Friday, November 30, 2012

you know you're an american when...

23 September

you know you’re an american when…


[or I guess I should say, I know I’m an American when…forgive the generalization.] But I know that is this is just the first of these aha moments. but shock me nonetheless it did. I was walking down the street in Skopje, just having crossed the bridge from the main central square (with a towering statue of Alexander the Great [the man on the horse], complete with colored lights, fountains (timed to the) classical music, which is oddly interspersed with the Star Wars theme, the Indiana Jones Theme and one other which escapes my mind right now. The statues—part of the Skopje 2014 project are also positioned in relation to each other. For example, Alexander is facing his father, who stands on the other side of the bridge, who in turn, has his back to someone else), into the older Albanian/Ottoman side of town. At night, when Jake (fellow Fulbrighter, kind and gracious host) and I walked around there, it felt like an integrated part of the city—people who actually live in Skopje spending a friday night out drinking (tea or beer depending on the establishment, probably with not a lot of cross-over).

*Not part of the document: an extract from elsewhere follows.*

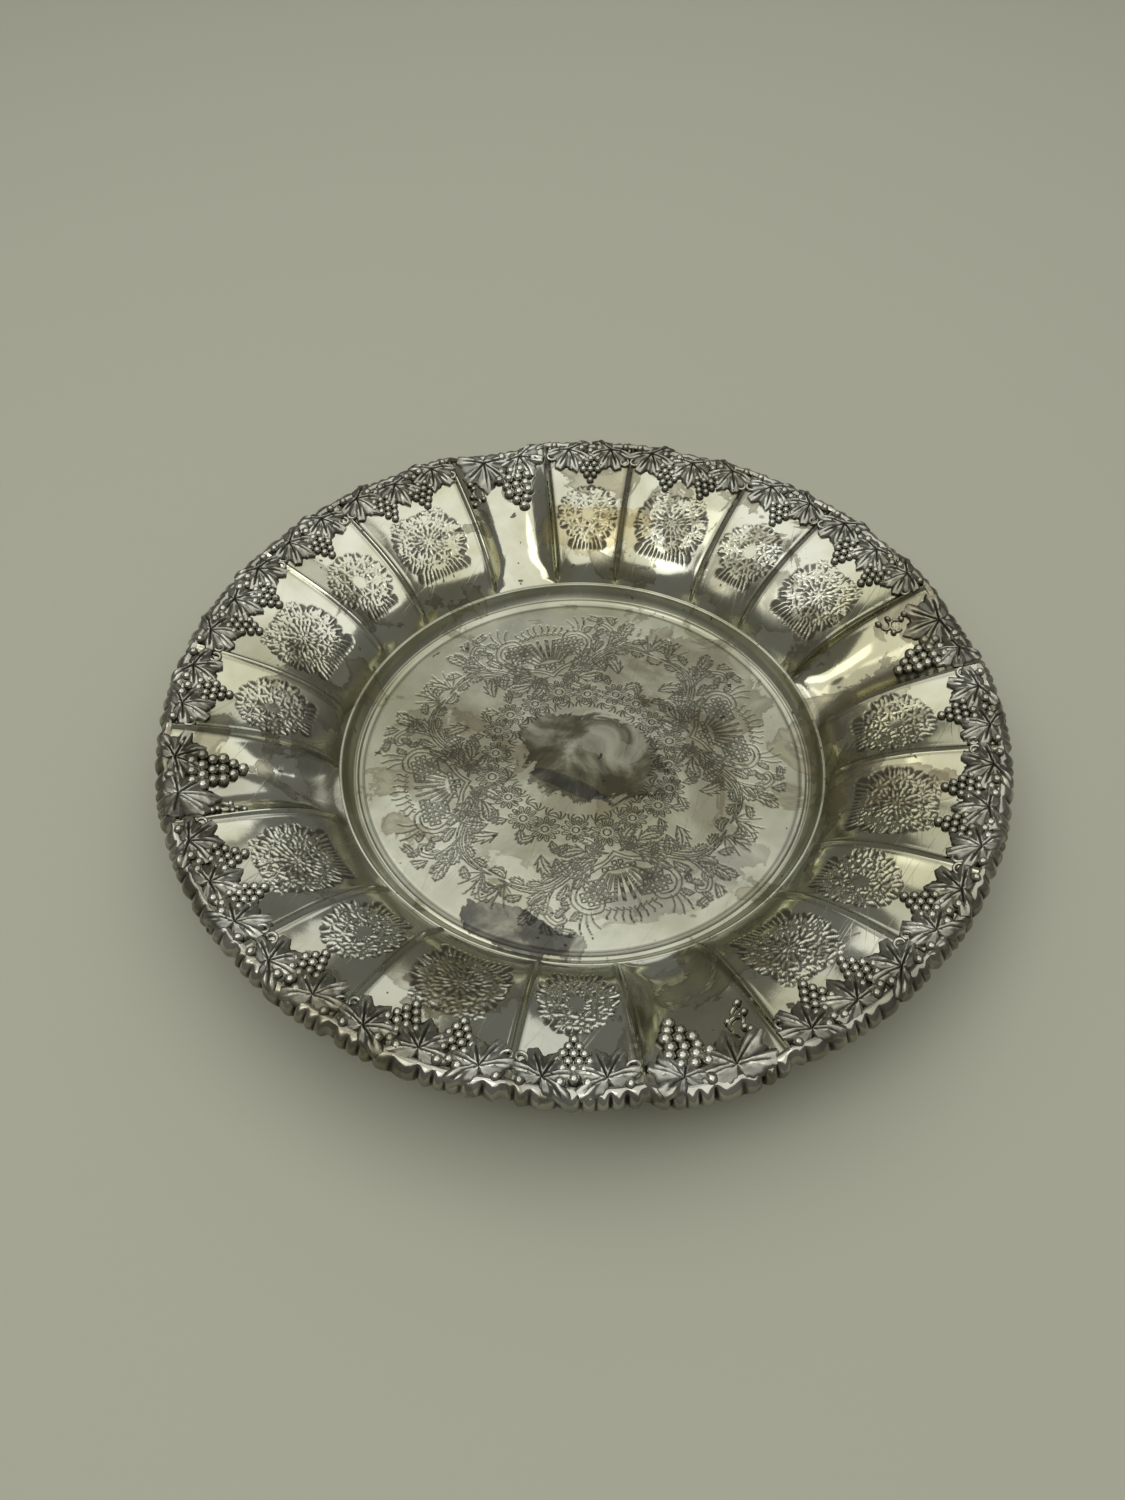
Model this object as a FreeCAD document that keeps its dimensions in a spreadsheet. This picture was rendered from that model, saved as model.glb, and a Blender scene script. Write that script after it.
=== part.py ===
"""Round silver dish: a raised sheet with lobes and ribbed panels, an edge band and cast vine mounts.

Frame: millimetres, +Z up, origin on the table under the middle of the well. One plain lobe points along
+X and the design repeats every quarter turn.
"""
import FreeCAD, Part
import os
from math import atan2, cos, degrees, hypot, radians, sin

V = FreeCAD.Vector
QUARTERS = 4

# Driving dimensions: alias, value, meaning (millimetres and degrees).
SIZES = (
    ("sheet_thickness", 1.2, "thickness of the raised sheet"),
    ("well_radius", 86.5, "radius of the flat well"),
    ("shoulder_radius", 92.5, "radius of the shoulder over the ring mouldings"),
    ("shoulder_rise", 6.0, "height of the shoulder over the well"),
    ("edge_radius", 147.5, "radius of the sheet's edge at a rib"),
    ("edge_rise", 37.7, "height of the sheet's edge over the well, at a rib"),
    ("lobe_span", 17.1, "angle that one plain lobe takes"),
    ("narrow_span", 15.3, "angle that one narrow panel takes"),
    ("lobe_depth", 8.5, "how far a lobe is pushed out from the ribs"),
    ("panel_sag", 2.2, "how far a panel is pushed out from the ribs"),
    ("band_width", 2.6, "radial width of the edge band"),
    ("band_drop", 6.5, "height of the edge band's skirt"),
    ("casting_height", 1.7, "height of a cast leaf over the sheet"),
    ("leaf_length", 9.2, "length of a border leaf from its stalk to its tip"),
    ("big_leaf_length", 13.0, "length of the leaf at a lobe"),
    ("big_leaf_lift", 2.1, "how far the leaf at a lobe stands over the trough"),
    ("grape_radius", 2.0, "radius of a grape of the border"),
    ("big_grape_radius", 2.3, "radius of a grape at a lobe"),
    ("twig_width", 2.0, "width of the twigs that join leaves and bunches"),
)

# Wall between shoulder and edge: share of the run, share of the rise, share of the sag, share of the lobe.
WALL = (
    (0.000, 0.000, 0.00, 0.10),
    (0.042, 0.164, 0.40, 0.62),
    (0.187, 0.448, 0.95, 1.00),
    (0.422, 0.694, 1.00, 1.00),
    (0.733, 0.883, 0.90, 0.80),
    (1.000, 1.000, 0.60, 0.52),
)

# Outline of a vine leaf on one side of its midrib: angle from the tip, share of the length.
HALF_LEAF = ((0, 1.00), (20, 0.68), (47, 0.96), (76, 0.62), (112, 0.84), (150, 0.50))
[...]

But by the light of day, complete with tour-groups of western europeans, people pedaling their wares on fold-out tables along the sides of the bridge, it felt much more like a tourist attraction. and thus, I felt much more like a tourist. One of the gentlemen I passed was a guy shining shoes who literally followed me four or five paces down the path to insist that I get my shoes shined because they were, in his eyes, embarrassingly scuffed up. After he shined the first shoe, he kept saying “see. like new.”

(symbolic salute?)
So while I’m standing there, in that awkward pose with one foot up on the little shoe-shining stand, I was reminded of my first night with my host family in Belgrade. When I woke up in the morning, Marica (my host mother) had polished my boots. And how the status of my boots was the last thing on my mind—and yet, was the first thing where I experienced Marica’s motherly instinct kicking in.
The status of my shoes aren’t really the first thing on my mind—and I feel like I can speak for many Americans in my age cohort. When I think of embarrassing myself in public, let’s just say, not shining my shoes isn’t high up on my list.  but now, I know it’s just a matter of time before I take his advice and by my own polish, and stop making a spectacle of myself.